== Supplied data
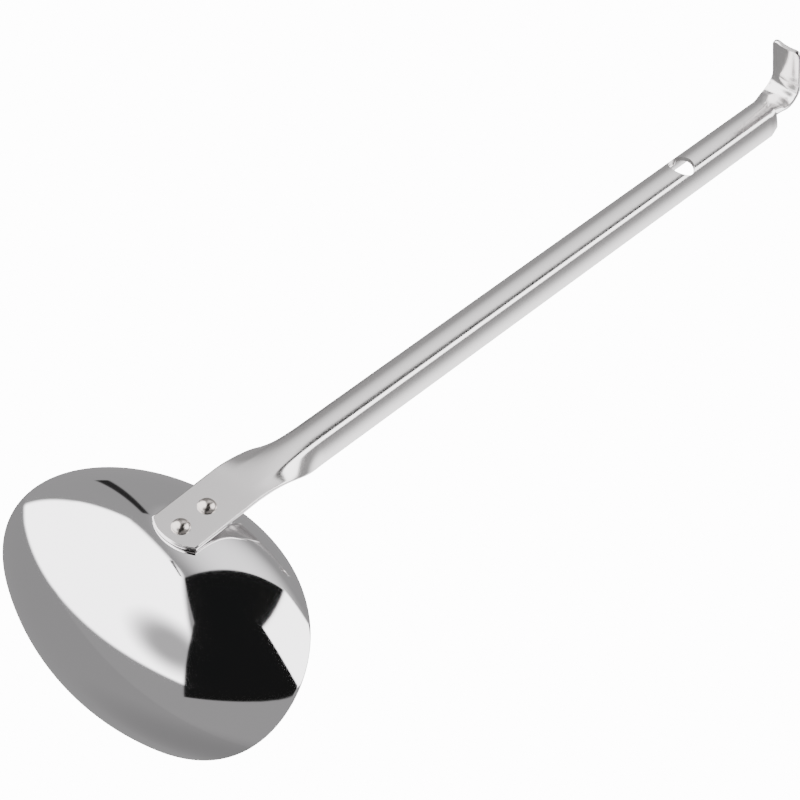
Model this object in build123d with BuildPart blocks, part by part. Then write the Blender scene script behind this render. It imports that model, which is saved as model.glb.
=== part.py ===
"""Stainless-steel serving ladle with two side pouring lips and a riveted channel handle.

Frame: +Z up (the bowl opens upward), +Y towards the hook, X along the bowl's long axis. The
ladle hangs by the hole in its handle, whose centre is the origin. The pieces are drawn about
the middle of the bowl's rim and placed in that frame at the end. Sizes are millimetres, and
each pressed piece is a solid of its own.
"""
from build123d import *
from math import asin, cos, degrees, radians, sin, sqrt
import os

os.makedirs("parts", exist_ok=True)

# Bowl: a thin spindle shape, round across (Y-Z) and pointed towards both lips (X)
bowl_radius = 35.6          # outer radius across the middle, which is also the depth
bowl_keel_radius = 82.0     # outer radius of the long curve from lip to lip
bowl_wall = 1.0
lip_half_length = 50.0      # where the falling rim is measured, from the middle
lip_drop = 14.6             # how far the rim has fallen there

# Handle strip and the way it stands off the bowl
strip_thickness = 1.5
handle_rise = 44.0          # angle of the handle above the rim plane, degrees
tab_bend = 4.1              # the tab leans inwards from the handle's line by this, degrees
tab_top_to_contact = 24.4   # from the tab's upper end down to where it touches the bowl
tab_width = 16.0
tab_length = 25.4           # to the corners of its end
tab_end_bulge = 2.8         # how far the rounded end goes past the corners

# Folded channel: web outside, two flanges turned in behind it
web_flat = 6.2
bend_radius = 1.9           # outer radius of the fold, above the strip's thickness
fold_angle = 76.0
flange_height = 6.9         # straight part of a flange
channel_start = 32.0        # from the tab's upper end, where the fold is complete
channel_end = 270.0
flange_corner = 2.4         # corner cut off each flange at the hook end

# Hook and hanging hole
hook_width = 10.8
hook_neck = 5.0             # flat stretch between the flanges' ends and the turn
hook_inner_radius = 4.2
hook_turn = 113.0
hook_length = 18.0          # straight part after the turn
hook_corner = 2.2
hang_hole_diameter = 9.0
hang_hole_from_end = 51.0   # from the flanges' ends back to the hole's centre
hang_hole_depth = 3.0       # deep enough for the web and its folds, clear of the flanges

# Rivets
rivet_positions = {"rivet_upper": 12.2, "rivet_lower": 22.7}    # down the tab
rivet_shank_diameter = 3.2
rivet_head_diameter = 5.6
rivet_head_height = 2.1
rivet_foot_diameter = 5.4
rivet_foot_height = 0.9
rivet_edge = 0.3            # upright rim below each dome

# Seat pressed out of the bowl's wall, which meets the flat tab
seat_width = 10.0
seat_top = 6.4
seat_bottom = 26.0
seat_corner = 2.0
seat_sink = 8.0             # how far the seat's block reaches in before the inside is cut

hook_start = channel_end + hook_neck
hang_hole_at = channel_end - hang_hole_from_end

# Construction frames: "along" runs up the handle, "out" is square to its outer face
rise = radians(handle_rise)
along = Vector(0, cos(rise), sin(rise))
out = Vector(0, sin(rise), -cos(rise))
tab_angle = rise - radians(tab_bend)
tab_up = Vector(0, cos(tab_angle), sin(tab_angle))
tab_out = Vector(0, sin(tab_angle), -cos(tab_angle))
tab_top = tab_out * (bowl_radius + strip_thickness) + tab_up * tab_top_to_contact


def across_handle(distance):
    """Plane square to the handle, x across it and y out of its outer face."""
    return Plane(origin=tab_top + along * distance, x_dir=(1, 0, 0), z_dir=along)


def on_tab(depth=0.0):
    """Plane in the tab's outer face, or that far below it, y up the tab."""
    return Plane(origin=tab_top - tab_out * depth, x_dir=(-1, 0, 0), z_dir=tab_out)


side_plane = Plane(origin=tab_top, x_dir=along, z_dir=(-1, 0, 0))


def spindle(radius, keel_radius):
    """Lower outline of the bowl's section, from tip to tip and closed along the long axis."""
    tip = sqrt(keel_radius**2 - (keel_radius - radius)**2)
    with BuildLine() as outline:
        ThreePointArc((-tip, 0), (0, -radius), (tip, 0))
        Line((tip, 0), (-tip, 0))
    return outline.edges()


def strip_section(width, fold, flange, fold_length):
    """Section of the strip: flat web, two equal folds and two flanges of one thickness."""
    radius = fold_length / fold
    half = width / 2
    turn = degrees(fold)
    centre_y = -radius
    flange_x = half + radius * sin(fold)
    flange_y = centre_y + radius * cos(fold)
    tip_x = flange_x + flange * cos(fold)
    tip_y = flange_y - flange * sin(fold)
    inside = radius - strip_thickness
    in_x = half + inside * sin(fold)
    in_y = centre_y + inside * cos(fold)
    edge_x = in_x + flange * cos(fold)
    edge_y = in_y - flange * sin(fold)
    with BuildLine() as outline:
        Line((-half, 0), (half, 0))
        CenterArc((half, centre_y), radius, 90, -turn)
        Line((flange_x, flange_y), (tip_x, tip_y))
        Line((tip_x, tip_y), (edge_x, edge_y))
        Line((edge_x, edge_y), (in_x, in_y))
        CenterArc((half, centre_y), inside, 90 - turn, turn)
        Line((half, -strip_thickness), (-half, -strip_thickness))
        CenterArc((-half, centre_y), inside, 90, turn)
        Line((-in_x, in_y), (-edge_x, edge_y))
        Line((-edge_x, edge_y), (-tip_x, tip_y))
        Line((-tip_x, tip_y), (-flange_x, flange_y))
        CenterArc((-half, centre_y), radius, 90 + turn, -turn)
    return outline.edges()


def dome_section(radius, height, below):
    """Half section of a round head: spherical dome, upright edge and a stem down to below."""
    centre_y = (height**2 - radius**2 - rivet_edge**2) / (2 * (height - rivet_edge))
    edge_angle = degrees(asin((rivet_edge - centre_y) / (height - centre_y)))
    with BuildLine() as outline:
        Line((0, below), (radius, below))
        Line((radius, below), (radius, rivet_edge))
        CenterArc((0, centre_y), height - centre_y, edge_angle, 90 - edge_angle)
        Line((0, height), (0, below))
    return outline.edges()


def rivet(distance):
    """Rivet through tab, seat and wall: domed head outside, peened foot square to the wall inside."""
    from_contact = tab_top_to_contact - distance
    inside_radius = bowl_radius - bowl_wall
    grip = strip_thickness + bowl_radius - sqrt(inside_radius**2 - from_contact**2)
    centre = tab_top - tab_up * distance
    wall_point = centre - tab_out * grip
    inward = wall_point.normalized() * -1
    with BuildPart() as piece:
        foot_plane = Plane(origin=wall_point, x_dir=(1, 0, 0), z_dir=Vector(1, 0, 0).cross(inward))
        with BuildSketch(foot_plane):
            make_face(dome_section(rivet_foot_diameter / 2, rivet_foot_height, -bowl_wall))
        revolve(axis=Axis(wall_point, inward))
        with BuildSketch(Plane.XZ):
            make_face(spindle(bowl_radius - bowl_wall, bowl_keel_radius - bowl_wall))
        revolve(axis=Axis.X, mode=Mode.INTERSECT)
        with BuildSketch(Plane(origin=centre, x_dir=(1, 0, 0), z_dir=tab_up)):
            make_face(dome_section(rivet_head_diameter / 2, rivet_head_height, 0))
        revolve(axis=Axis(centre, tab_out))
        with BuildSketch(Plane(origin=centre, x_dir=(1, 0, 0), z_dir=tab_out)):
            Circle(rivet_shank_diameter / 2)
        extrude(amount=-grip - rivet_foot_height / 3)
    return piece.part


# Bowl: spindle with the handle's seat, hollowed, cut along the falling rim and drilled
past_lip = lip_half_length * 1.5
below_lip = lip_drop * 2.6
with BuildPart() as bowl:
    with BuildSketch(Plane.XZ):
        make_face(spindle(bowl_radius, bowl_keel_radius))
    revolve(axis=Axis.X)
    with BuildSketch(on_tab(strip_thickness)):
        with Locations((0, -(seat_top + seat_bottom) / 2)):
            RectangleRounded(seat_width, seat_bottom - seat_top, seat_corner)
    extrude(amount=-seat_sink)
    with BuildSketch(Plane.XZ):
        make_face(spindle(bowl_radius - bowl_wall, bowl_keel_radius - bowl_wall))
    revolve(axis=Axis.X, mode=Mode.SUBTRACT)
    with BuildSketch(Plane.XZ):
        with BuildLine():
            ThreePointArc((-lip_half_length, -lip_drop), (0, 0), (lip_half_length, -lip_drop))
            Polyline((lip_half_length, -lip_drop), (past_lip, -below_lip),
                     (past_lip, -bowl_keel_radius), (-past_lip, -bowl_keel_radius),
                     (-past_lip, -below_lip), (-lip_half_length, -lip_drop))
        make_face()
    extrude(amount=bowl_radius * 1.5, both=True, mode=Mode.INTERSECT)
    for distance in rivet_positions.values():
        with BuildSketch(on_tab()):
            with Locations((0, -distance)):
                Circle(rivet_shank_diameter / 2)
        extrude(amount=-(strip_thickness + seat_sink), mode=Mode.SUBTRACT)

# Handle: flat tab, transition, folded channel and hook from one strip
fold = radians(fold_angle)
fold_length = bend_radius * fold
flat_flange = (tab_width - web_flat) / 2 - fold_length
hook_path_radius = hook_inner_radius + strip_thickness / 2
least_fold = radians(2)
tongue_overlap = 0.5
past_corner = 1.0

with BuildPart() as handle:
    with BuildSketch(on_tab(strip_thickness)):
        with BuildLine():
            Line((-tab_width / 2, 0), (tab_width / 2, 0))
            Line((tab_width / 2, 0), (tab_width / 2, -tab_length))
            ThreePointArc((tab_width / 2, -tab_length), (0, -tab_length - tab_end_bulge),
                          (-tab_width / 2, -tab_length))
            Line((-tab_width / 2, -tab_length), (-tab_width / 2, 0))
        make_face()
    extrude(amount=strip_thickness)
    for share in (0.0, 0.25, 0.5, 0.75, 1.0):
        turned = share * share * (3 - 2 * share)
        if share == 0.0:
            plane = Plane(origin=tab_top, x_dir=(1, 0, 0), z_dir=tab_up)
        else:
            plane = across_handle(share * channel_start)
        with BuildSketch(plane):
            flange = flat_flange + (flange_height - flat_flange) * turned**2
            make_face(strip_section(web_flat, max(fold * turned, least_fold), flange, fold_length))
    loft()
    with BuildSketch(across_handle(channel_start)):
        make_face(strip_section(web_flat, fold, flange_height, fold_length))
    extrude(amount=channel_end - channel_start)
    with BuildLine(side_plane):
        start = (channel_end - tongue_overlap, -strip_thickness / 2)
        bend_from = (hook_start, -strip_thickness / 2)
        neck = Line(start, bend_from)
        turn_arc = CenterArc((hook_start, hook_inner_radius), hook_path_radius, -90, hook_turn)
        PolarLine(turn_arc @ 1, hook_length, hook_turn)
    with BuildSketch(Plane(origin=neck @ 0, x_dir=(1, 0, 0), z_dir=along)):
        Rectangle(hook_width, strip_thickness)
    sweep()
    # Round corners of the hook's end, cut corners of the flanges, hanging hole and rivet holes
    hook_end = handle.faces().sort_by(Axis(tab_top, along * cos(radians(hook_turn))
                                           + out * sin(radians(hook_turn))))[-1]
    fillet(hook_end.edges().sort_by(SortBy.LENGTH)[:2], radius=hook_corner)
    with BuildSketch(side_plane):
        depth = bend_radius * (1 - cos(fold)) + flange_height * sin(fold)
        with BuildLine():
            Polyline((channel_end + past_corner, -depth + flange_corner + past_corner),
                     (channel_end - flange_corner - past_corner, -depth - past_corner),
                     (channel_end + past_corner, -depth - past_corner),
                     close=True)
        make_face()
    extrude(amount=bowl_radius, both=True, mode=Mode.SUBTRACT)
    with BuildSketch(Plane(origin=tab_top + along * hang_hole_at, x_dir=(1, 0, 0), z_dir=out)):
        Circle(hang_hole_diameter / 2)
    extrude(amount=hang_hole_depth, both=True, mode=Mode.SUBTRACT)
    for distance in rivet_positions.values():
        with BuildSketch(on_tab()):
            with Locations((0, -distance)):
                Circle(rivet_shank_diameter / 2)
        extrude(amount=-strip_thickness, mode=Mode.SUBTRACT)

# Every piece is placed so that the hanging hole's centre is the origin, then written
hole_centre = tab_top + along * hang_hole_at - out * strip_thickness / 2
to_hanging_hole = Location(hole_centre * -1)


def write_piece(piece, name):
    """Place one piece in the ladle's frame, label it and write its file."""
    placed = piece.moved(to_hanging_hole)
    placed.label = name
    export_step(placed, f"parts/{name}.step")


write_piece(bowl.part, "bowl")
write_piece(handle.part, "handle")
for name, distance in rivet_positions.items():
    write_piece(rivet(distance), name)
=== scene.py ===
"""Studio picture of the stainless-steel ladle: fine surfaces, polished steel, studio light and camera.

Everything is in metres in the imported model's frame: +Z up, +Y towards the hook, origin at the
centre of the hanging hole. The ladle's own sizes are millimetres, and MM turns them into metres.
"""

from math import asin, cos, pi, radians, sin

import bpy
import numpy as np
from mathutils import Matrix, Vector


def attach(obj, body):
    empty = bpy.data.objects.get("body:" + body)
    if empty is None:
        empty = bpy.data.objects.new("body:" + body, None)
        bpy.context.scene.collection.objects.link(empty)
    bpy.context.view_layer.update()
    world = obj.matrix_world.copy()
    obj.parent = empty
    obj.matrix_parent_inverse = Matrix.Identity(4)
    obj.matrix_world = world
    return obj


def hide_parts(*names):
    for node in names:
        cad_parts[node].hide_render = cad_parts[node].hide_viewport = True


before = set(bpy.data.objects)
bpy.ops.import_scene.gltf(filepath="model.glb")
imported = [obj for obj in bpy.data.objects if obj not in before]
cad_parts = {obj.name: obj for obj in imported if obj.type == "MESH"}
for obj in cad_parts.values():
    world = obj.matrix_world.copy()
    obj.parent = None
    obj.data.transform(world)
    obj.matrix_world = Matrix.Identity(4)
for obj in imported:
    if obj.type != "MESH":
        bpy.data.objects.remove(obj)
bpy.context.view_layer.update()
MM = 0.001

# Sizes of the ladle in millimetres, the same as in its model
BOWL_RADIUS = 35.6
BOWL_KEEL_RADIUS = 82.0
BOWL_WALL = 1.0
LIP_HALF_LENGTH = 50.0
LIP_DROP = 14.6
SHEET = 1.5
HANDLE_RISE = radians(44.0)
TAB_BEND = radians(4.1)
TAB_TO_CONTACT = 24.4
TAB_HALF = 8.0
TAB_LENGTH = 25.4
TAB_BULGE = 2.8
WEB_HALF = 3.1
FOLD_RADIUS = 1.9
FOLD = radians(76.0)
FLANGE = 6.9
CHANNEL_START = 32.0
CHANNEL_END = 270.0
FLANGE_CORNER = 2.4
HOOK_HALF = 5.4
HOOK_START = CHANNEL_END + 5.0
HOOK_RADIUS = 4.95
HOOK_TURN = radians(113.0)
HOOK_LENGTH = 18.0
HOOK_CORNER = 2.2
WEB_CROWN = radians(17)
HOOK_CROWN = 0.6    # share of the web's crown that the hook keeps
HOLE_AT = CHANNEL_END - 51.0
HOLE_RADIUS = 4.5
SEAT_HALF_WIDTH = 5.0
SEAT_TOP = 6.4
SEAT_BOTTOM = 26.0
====
Exercise objective
Exactly and only the lines from the line that contains "# Every piece" through the line that contains "if empty is" are to be repeated as they stand.

Full solution
# Every piece is placed so that the hanging hole's centre is the origin, then written
hole_centre = tab_top + along * hang_hole_at - out * strip_thickness / 2
to_hanging_hole = Location(hole_centre * -1)


def write_piece(piece, name):
    """Place one piece in the ladle's frame, label it and write its file."""
    placed = piece.moved(to_hanging_hole)
    placed.label = name
    export_step(placed, f"parts/{name}.step")


write_piece(bowl.part, "bowl")
write_piece(handle.part, "handle")
for name, distance in rivet_positions.items():
    write_piece(rivet(distance), name)
=== scene.py ===
"""Studio picture of the stainless-steel ladle: fine surfaces, polished steel, studio light and camera.

Everything is in metres in the imported model's frame: +Z up, +Y towards the hook, origin at the
centre of the hanging hole. The ladle's own sizes are millimetres, and MM turns them into metres.
"""

from math import asin, cos, pi, radians, sin

import bpy
import numpy as np
from mathutils import Matrix, Vector


def attach(obj, body):
    empty = bpy.data.objects.get("body:" + body)
    if empty is None:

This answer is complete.